You can listen to this reflection here. Sunday's gospel reading is here

Who wants to talk about the end of the world on Thanksgiving? Who wants to be told to “Keep Awake!” in the one guaranteed, nap-allowing four-day weekend in our ever-more-jammed national calendar? How will we engage Advent today when we’re preparing stuffing, preparing pies, preparing turkeys, pre…

Wait a minute. What’s that word? Preparing? Isn’t that the quintessential Advent word? Prepare ye the way for the Lord? Maybe this won’t be so tough. We’ll just have to mash up our holidays a little before we mash our sweet potatoes.

We might take a spiritual lesson or two from preparing a turkey for Thanksgiving Dinner – and no, I’m not going to compare the turkey’s sacrifice to Jesus’. What I will do is invite us to think about the things we do to get a turkey ready to be feasted upon, and see how those might be applicable to our spiritual growth.

First, we buy the turkey. We have decisions to make about what kind – fresh, organic, frozen. We don’t expect the turkey to plop into our lap – we select it.

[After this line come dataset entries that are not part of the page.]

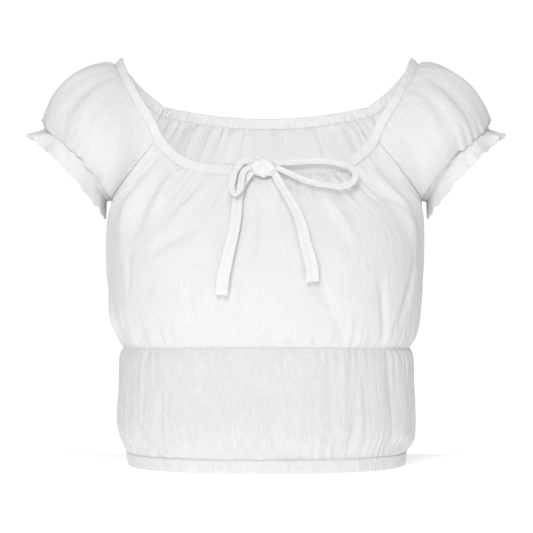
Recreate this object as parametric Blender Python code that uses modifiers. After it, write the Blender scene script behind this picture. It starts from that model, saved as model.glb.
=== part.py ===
"""A peasant blouse, filled out as it is worn, with nobody in it.

The blouse is cut as a gathered front and back, two raglan sleeves that end in their own frills, a crinkled
midriff in two halves, a drawstring casing round the neck and an elastic casing round the hem. A cloth tie
comes out of the neck casing and is tied in a bow. Each piece is a wall of cloth, an open surface with
Solidify, and neighbours stop a seam gap apart.

Frame: metres, +Z up, the front faces -Y and +X is the wearer's left. The origin is the middle of the
wearer's shoulder line, so a "drop" is how far something hangs below the shoulders.
"""

from collections import namedtuple

import bmesh
import bpy
import numpy as np

# ---------------------------------------------------------------- driving sizes
CLOTH_THICK = 0.0012
CASING_THICK = 0.0022
CASING_PROUD = 0.0006  # how far a casing stands out from the panels beside it
TIE_THICK = 0.0018
SEAM_GAP = 0.0003

NECK_CASING_WIDTH = 0.0110
HEM_CASING_WIDTH = 0.0130
FRILL_WIDTH = 0.0180

WAIST_DROP = 0.2870
WAIST_RISE = 0.0034  # the waist seam lifts this much at centre front
HEM_DROP = 0.4030
ARMPIT_DROP = 0.1410

SQUARENESS = 2.3  # 2 is an ellipse, and more is squarer

# Share of a panel's length that its armhole edge takes, and of a sleeve's seam before its underarm seam.
ARMHOLE_SHARE = 0.42
UNDERARM_SHARE = 0.92

Section = namedtuple("Section", "drop half_width front back")
BODICE_SECTIONS = (
    Section(0.030, 0.1480, 0.0740, 0.0830),
    Section(0.055, 0.1490, 0.0800, 0.0880),
    Section(0.080, 0.1500, 0.0872, 0.0950),
    Section(0.110, 0.1520, 0.0965, 0.1010),
    Section(0.150, 0.1552, 0.1160, 0.1050),
    Section(0.190, 0.1560, 0.1310, 0.1050),
    Section(0.220, 0.1560, 0.1340, 0.1030),
    Section(0.250, 0.1538, 0.1310, 0.1010),
    Section(0.268, 0.1502, 0.1240, 0.0990),
    Section(0.279, 0.1468, 0.1150, 0.0970),
    Section(0.287, 0.1420, 0.1075, 0.0950),
)
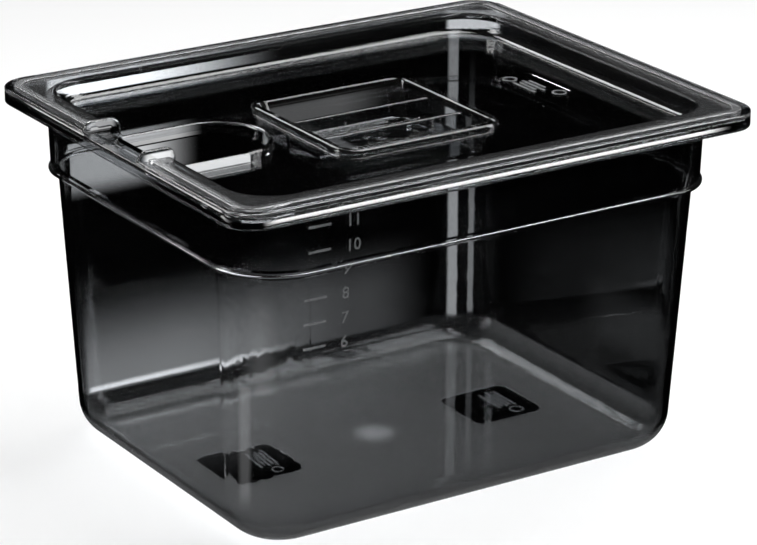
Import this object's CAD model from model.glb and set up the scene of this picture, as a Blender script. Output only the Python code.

We might be as intentional about our choices to grow spiritually as we are about selecting our turkey.

We prepare the turkey – we wash it (baptism? repentance?). We might brine it in salt water - Jesus did say his followers were to be like salt for the world, tenderized, full of flavor…

On the big day, we get up early to get that thing ready for the oven. What if we regularly got ourselves up early to get ready for the world, spending some of our prep time in prayer and quiet with God?

Next we oil or butter the outside of the turkey so it shines with a nice glow as it bakes. Some add some paprika to that process, to enhance the golden color. (The first time I ever roasted a turkey, I mistakenly grabbed cayenne instead of paprika – that was a spicy bird!) In the same way, we as Christ-followers can be anointed with the oil of the Holy Spirit, to shine with joy whatever our circumstances.

And we stuff that bird full of good things that help make it moist and flavorful. So we might stuff ourselves with holy-making ingredients… the bread of life, the Holy Spirit, the Word of God, worship with others, prayer, ministry, contemplation, the sacraments, ministry to others. All these things make us tender and flavorful too, more conscious as disciples.

Then we roast the bird… we allow heat to transform it into something we can consume. I would like to think we do that as Christians too – really allow the heat of the Spirit to get to us, to transform us so we become more useful to the people around us.

And while the bird is roasting, we baste it, frequently, so it doesn’t dry out. Our regular immersion in worship and spiritual practices are meant to serve the same function, to keep us well-oiled and limber. If you feel dried out as a Christian, get more basting! That might be a good prayer for us today.

If we can be as intentional about our spiritual lives as we are about our Thanksgiving turkeys, I have no doubt God will feed many, many people through us. Here endeth the metaphor! Gobble, gobble.